Directive
Reproduce each record exactly.

++++ Listed records ++++

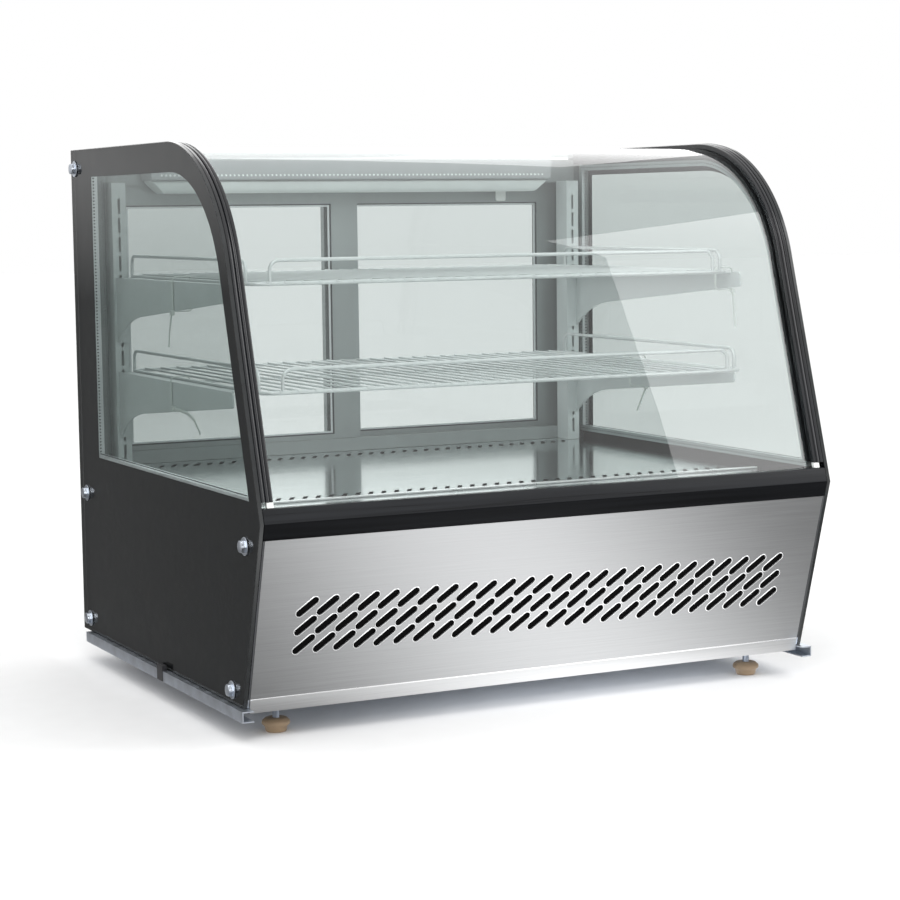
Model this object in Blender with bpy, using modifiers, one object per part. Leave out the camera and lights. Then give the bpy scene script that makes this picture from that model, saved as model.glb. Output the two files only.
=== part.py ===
"""Countertop refrigerated bakery display case with a bent glass front.

Frame: X to the right, the bent glass faces -Y, Z up, origin on the worktop
under the middle of the case. All lengths are metres.
"""
import bmesh
import bpy
from math import atan2, cos, pi, radians, sin
from mathutils import Matrix, Vector

# ------------------------------------------------------------ driving sizes
HALF_WIDTH = 0.381          # outer face of each side glass
BACK_Y = 0.322              # rear edge of the side glass
TOP_Z = 0.680               # top edge of the side glass
KNEE = (-0.322, 0.2555)     # (y, z) where the front changes slope
TOE = (-0.2598, 0.0396)     # (y, z) bottom front corner of the side glass
SHOULDER_RADIUS = 0.199     # bend at the top of the front
SCREEN_LEAN = radians(16.8)  # how far the front glass leans back from upright
SHOULDER_STEPS = 12

GAP = 0.0003                # between parts that touch
SIDE_PANE = 0.005
INNER_PANE = 0.004
SPACER = 0.0107
FRONT_PANE = 0.005
GLASS_SET_IN = 0.0075       # front glass below the edge of the side glass
DECK_TOP = 0.262
DECK_SHEET = 0.0018
SHEET = 0.0015

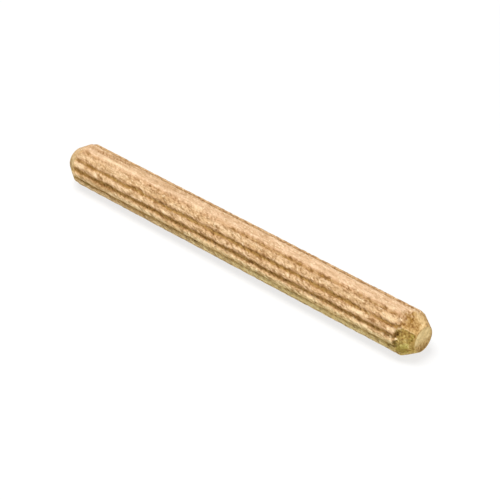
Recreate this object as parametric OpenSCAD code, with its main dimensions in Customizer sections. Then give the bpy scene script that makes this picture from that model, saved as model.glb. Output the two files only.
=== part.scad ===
// Fluted wooden dowel pin. It lies along X with its middle at the origin,
// one flute straight up and, since the count is even, one straight down,
// so that it rests on two neighbouring ridges.

/* [Pin] */
// Diameter over the ridges
pin_d = 8; // [6:0.1:16]
// Length from end face to end face
pin_len = 80; // [20:1:200]

/* [Bevelled ends] */
// Length of each conical bevel, measured along the pin
bevel_len = 2.5; // [1.5:0.1:5]
// Diameter of the flat end faces
end_d = 4.7; // [3:0.1:5.5]

/* [Flutes] */
// Number of straight flutes round the pin
flute_count = 14; // [8:2:16]
// Width of a flute between the ridges on either side
flute_w = 0.8; // [0.75:0.01:1.1]
// Depth of a flute below the ridges
flute_depth = 0.38; // [0.2:0.01:0.4]
// Radius of the rounded shoulders of the ridges
shoulder_r = 0.26; // [0.15:0.01:0.3]
// Depth of the top flute, which was hardly pressed, as a share of the full depth
top_share = 0.3; // [0.2:0.05:1]
// Depth of the next flute towards -Y, as a share of the full depth
next_share = 0.65; // [0.3:0.05:1]

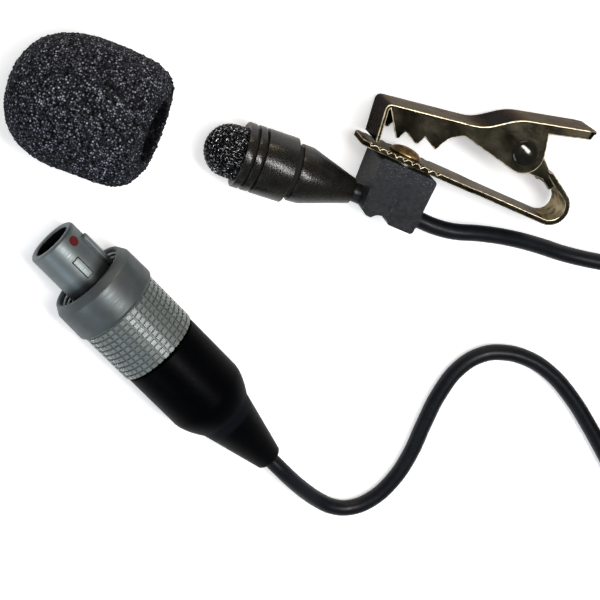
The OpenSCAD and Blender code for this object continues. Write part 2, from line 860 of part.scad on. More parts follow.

++++

Result of this task
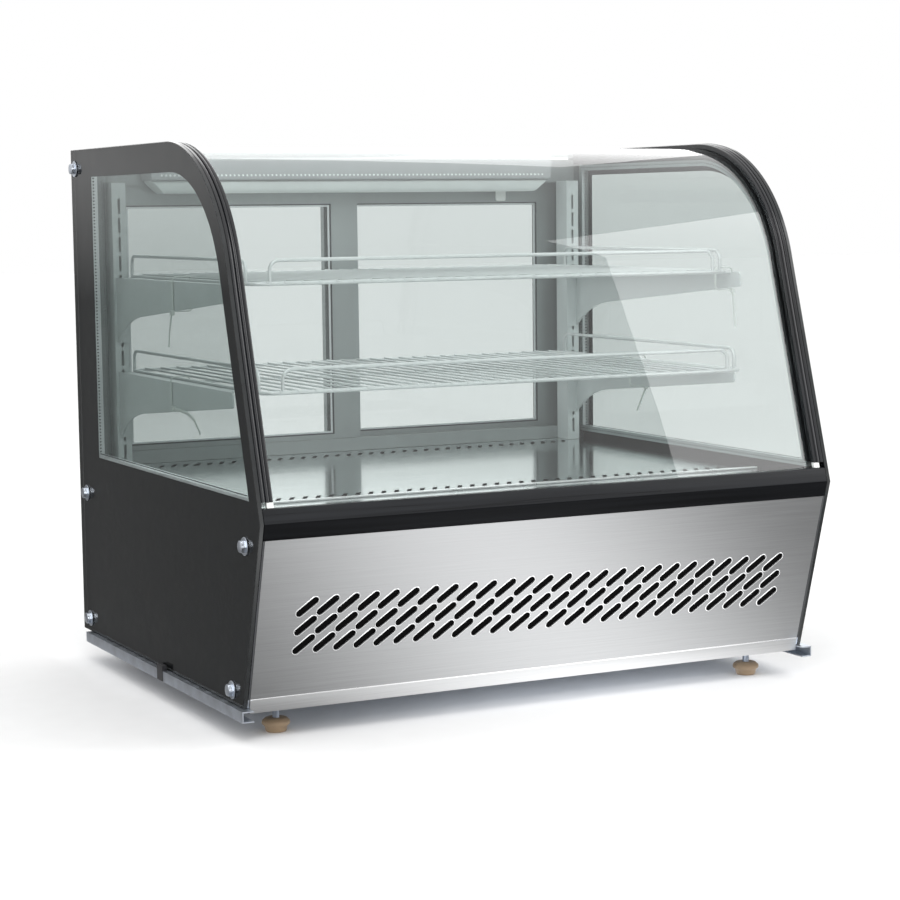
Model this object in Blender with bpy, using modifiers, one object per part. Leave out the camera and lights. Then give the bpy scene script that makes this picture from that model, saved as model.glb. Output the two files only.
=== part.py ===
"""Countertop refrigerated bakery display case with a bent glass front.

Frame: X to the right, the bent glass faces -Y, Z up, origin on the worktop
under the middle of the case. All lengths are metres.
"""
import bmesh
import bpy
from math import atan2, cos, pi, radians, sin
from mathutils import Matrix, Vector

# ------------------------------------------------------------ driving sizes
HALF_WIDTH = 0.381          # outer face of each side glass
BACK_Y = 0.322              # rear edge of the side glass
TOP_Z = 0.680               # top edge of the side glass
KNEE = (-0.322, 0.2555)     # (y, z) where the front changes slope
TOE = (-0.2598, 0.0396)     # (y, z) bottom front corner of the side glass
SHOULDER_RADIUS = 0.199     # bend at the top of the front
SCREEN_LEAN = radians(16.8)  # how far the front glass leans back from upright
SHOULDER_STEPS = 12

GAP = 0.0003                # between parts that touch
SIDE_PANE = 0.005
INNER_PANE = 0.004
SPACER = 0.0107
FRONT_PANE = 0.005
GLASS_SET_IN = 0.0075       # front glass below the edge of the side glass
DECK_TOP = 0.262
DECK_SHEET = 0.0018
SHEET = 0.0015

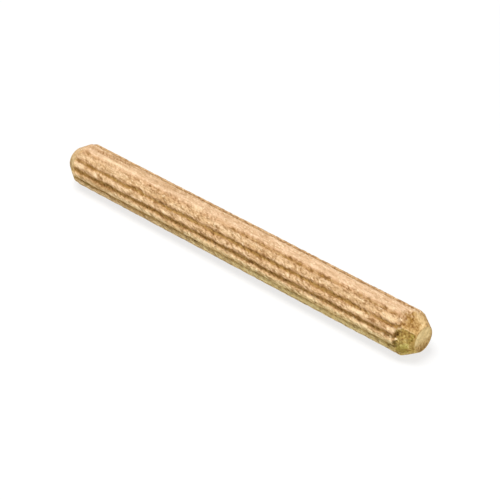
Recreate this object as parametric OpenSCAD code, with its main dimensions in Customizer sections. Then give the bpy scene script that makes this picture from that model, saved as model.glb. Output the two files only.
=== part.scad ===
// Fluted wooden dowel pin. It lies along X with its middle at the origin,
// one flute straight up and, since the count is even, one straight down,
// so that it rests on two neighbouring ridges.

/* [Pin] */
// Diameter over the ridges
pin_d = 8; // [6:0.1:16]
// Length from end face to end face
pin_len = 80; // [20:1:200]

/* [Bevelled ends] */
// Length of each conical bevel, measured along the pin
bevel_len = 2.5; // [1.5:0.1:5]
// Diameter of the flat end faces
end_d = 4.7; // [3:0.1:5.5]

/* [Flutes] */
// Number of straight flutes round the pin
flute_count = 14; // [8:2:16]
// Width of a flute between the ridges on either side
flute_w = 0.8; // [0.75:0.01:1.1]
// Depth of a flute below the ridges
flute_depth = 0.38; // [0.2:0.01:0.4]
// Radius of the rounded shoulders of the ridges
shoulder_r = 0.26; // [0.15:0.01:0.3]
// Depth of the top flute, which was hardly pressed, as a share of the full depth
top_share = 0.3; // [0.2:0.05:1]
// Depth of the next flute towards -Y, as a share of the full depth
next_share = 0.65; // [0.3:0.05:1]

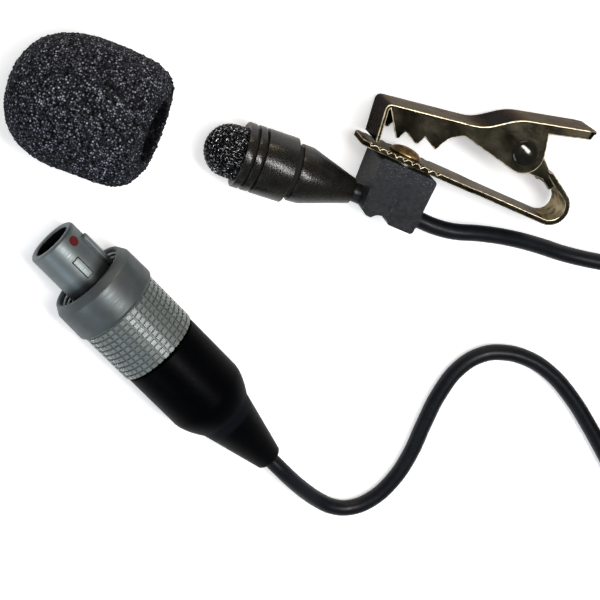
The OpenSCAD and Blender code for this object continues. Write part 2, from line 860 of part.scad on. More parts follow.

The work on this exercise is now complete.